Paragraf turns graphene sensing into a ready-to-use lab kit as it pushes biosensor commercialization
Paragraf has moved its graphene sensing hardware a step closer to routine lab use, launching a bundled discovery kit that lets researchers begin molecular sensing experiments without building the electronics stack from scratch. The release is a small but telling commercialization step for graphene-based biosensors, where hardware complexity has often slowed adoption outside specialized labs.
Paragraf packages its GFET hardware for faster lab adoption
The company’s new GFET Discovery Kit combines its GFET-PV01 devices with a PalmSens EmStat Pico MUX16 data acquisition system and the accessories needed to get started. Paragraf says the kit is designed for researchers who may not have deep electronics experience, allowing them to connect the system to a PC and begin testing after setup.
Pricing and availability are already in place: the kit is being sold through Paragraf’s online store for £2,000. The company presented the product at the I2DM2025 Summit in Abu Dhabi, signaling that it is now treating graphene molecular sensing as an accessible research platform rather than a purely custom build.

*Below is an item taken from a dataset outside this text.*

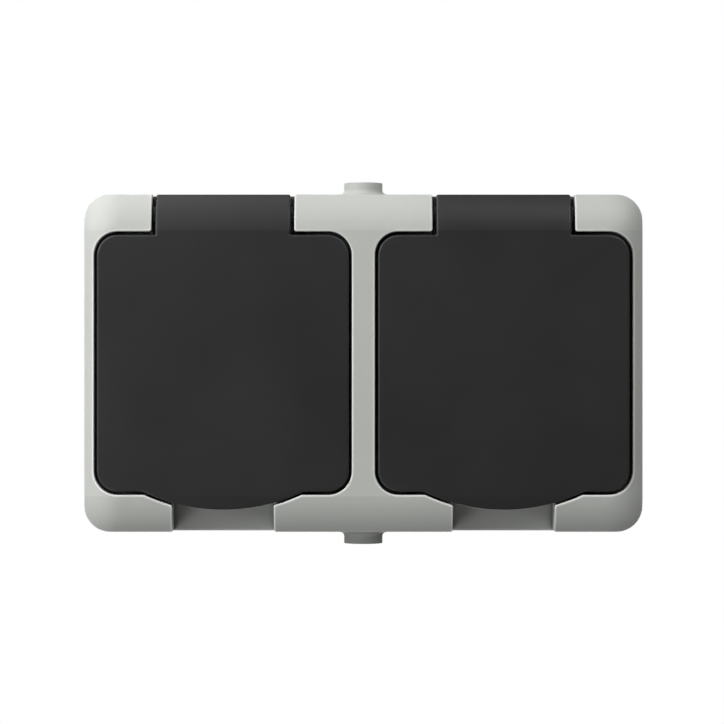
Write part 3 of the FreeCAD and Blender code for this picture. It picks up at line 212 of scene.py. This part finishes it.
LOOKS = {
    # the housing carries painted shade in corners and seams and a painted highlight along its front edges
    "housing_grey": moulded("housing_grey", (0.56, 0.575, 0.545), 0.46, painted_shade_low=0.2, edge_highlight_colour=(0.93, 0.935, 0.91)),
    "membrane_grey": rubbery("membrane_grey", (0.5, 0.515, 0.49), 0.6, 0.04),
    "lid_anthracite": moulded("lid_anthracite", (0.0243, 0.0246, 0.0251), 0.44, swing=0.1, specular=0.47),
    "pot_anthracite": moulded("pot_anthracite", (0.024, 0.0245, 0.0255), 0.4, swing=0.1, grain=3000.0),
    "seal_rubber": rubbery("seal_rubber", (0.02, 0.02, 0.021), 0.82),
    "screw_steel": metal("screw_steel", (0.62, 0.62, 0.6), 0.34, (1.0, 1.0, 9.0)),
    "spring_steel": metal("spring_steel", (0.55, 0.55, 0.54), 0.26, (12.0, 1.0, 1.0)),
    "pin_black": metal("pin_black", (0.035, 0.035, 0.036), 0.5, (14.0, 1.0, 1.0), 0.2),
    "contact_brass": metal("contact_brass", (0.72, 0.55, 0.27), 0.3, (1.0, 12.0, 1.0)),
    "bow_nickel": metal("bow_nickel", (0.66, 0.64, 0.6), 0.24, (14.0, 1.0, 1.0), 0.08),
    "carrier_beige": moulded("carrier_beige", (0.6, 0.57, 0.5), 0.6, swing=0.05, grain=2400.0),
    "shutter_white": moulded("shutter_white", (0.72, 0.71, 0.68), 0.3, swing=0.02, grain=4200.0),
    "link_brown": moulded("link_brown", (0.16, 0.07, 0.03), 0.42, swing=0.06),
    "link_blue": moulded("link_blue", (0.03, 0.1, 0.32), 0.42, swing=0.06),
    "link_green": moulded("link_green", (0.1, 0.3, 0.07), 0.42, swing=0.06),
}

slot_of = {p["node"]: p["material_slot"] for p in frame["record"]["subparts"]}
for name, thing in nodes.items():
    thing.data.materials.clear()
    thing.data.materials.append(LOOKS[slot_of[name]])


# ---------------------------------------------------------------- floor, light and camera
def floor():
    half, z = 4.0, -1.2
    mesh = bpy.data.meshes.new("floor")
    mesh.from_pydata([(-half, -half, z), (half, -half, z), (half, half, z), (-half, half, z)], [], [(0, 1, 2, 3)])
    thing = bpy.data.objects.new("floor", mesh)
    bpy.context.scene.collection.objects.link(thing)
    t = Tree("floor_paper")
    fibre = t.noise(900.0, 3.0, 0.6)
    t.link(t.ramp(fibre, [(0.3, (0.86, 0.86, 0.85)), (0.7, (0.9, 0.9, 0.89))]), t.shader.inputs["Base Color"])
    t.shader.inputs["Roughness"].default_value = 0.9
    # a pale light table, far below the object
    t.shader.inputs["Emission Color"].default_value = (1.0, 1.0, 0.99, 1.0)
    t.shader.inputs["Emission Strength"].default_value = 0.86
    t.material.cycles.emission_sampling = "NONE"
    t.bump(fibre, 0.2, 0.0001)
    mesh.materials.append(t.material)
    # it is only a ground to look at: it throws no light back at the object
    thing.visible_diffuse = False
    thing.visible_glossy = False


def area(name, place, size, power, colour=(1.0, 1.0, 1.0)):
    """A soft rectangular light that faces the middle of the object."""
    data = bpy.data.lights.new(name, "AREA")
    data.shape = "RECTANGLE"
    data.size, data.size_y = size
    data.energy = power
    data.color = colour
    thing = bpy.data.objects.new(name, data)
    bpy.context.scene.collection.objects.link(thing)
    thing.location = place
    thing.rotation_mode = "QUATERNION"
    thing.rotation_quaternion = (-Vector(place)).to_track_quat("-Z", "Y")
    thing.visible_camera = False


floor()
# soft boxes: turn to the left of the front, height angle, distance, size, power
for name, turn, rise, away, size, power in (
        ("key", 60, 20, 0.6, 0.35, 1.64),
        ("key_high", 70, 60, 0.6, 0.35, 1.25),
        ("near_high", 45, 60, 0.45, 0.35, 0.22),
        ("upper_left", 30, 30, 0.6, 0.35, 0.43),
        ("front_left", 40, 15, 0.6, 0.35, 0.34),
        ("right", -42, 40, 0.6, 0.35, 1.29),
        ("low_left", 45, -35, 0.6, 0.35, 0.92),
        ("low_right", -45, -35, 0.6, 0.35, 0.36),
        ("rear_left", 150, 25, 0.8, 0.5, 1.0),
        ("rear_right", -150, 25, 0.8, 0.5, 0.8),
        ("rear", 180, 10, 0.8, 0.4, 1.4),
        ("rear_low", 180, -42, 0.8, 0.4, 1.9)):
    t, r = math.radians(turn), math.radians(rise)
    area(name, (-away * math.sin(t) * math.cos(r), -away * math.cos(t) * math.cos(r), away * math.sin(r)),
         (size, size), power)

world = bpy.data.worlds.new("studio")
bpy.context.scene.world = world
world.use_nodes = True
wn, wl = world.node_tree.nodes, world.node_tree.links
wn.clear()
out = wn.new("ShaderNodeOutputWorld")
rays = wn.new("ShaderNodeLightPath")
seen = wn.new("ShaderNodeBackground")
seen.inputs["Color"].default_value = (1.0, 1.0, 1.0, 1.0)
seen.inputs["Strength"].default_value = 1.0
fill = wn.new("ShaderNodeBackground")
fill.inputs["Color"].default_value = (0.97, 0.985, 1.0, 1.0)
fill.inputs["Strength"].default_value = 0.0
pick = wn.new("ShaderNodeMixShader")
wl.new(rays.outputs["Is Camera Ray"], pick.inputs["Fac"])
wl.new(fill.outputs["Background"], pick.inputs[1])
wl.new(seen.outputs["Background"], pick.inputs[2])
wl.new(pick.outputs["Shader"], out.inputs["Surface"])

camera_data = bpy.data.cameras.new("camera")
camera_data.sensor_width = 36.0
camera_data.lens = 157.6
camera_data.clip_start, camera_data.clip_end = 0.01, 50.0
camera = bpy.data.objects.new("camera", camera_data)
bpy.context.scene.collection.objects.link(camera)
camera.location = (-0.00035, -0.86, 0.0003)
camera.rotation_euler = (math.pi / 2, 0.0, 0.0)
bpy.context.scene.camera = camera
bpy.context.scene.view_settings.view_transform = "Standard"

A practical step for graphene biosensors, not just another prototype
Graphene field-effect transistor sensors have long been attractive for molecular detection because of graphene’s sensitivity and low-noise electronic properties, but real-world use depends on readout electronics, wiring, and configuration that can be difficult to standardize. By bundling those components, Paragraf is trying to remove one of the more mundane but consequential barriers between device development and repeatable experimentation.
That matters commercially because easier onboarding can broaden the pool of potential users in life sciences and materials science, two fields where sensor platforms can live or die on how quickly they generate usable data. If the kit proves practical in the lab, it could help move graphene sensing further into the diagnostics and research market that Paragraf has been targeting.
Why the company is leaning on a turn-key setup
Paragraf describes itself as a manufacturer of graphene-based electronic devices using standard semiconductor processes, and it says the new kit is meant to make graphene molecular sensing accessible. The company also says application notes are available to support specific sensing workflows, which suggests a push toward repeatable use cases rather than one-off demonstrations.
The launch does not amount to a clinical approval or a mass-market sensor rollout. But it does show a concrete commercial pattern that has been missing in much of the graphene sector: packaging the technology into something a research team can order, assemble and test immediately.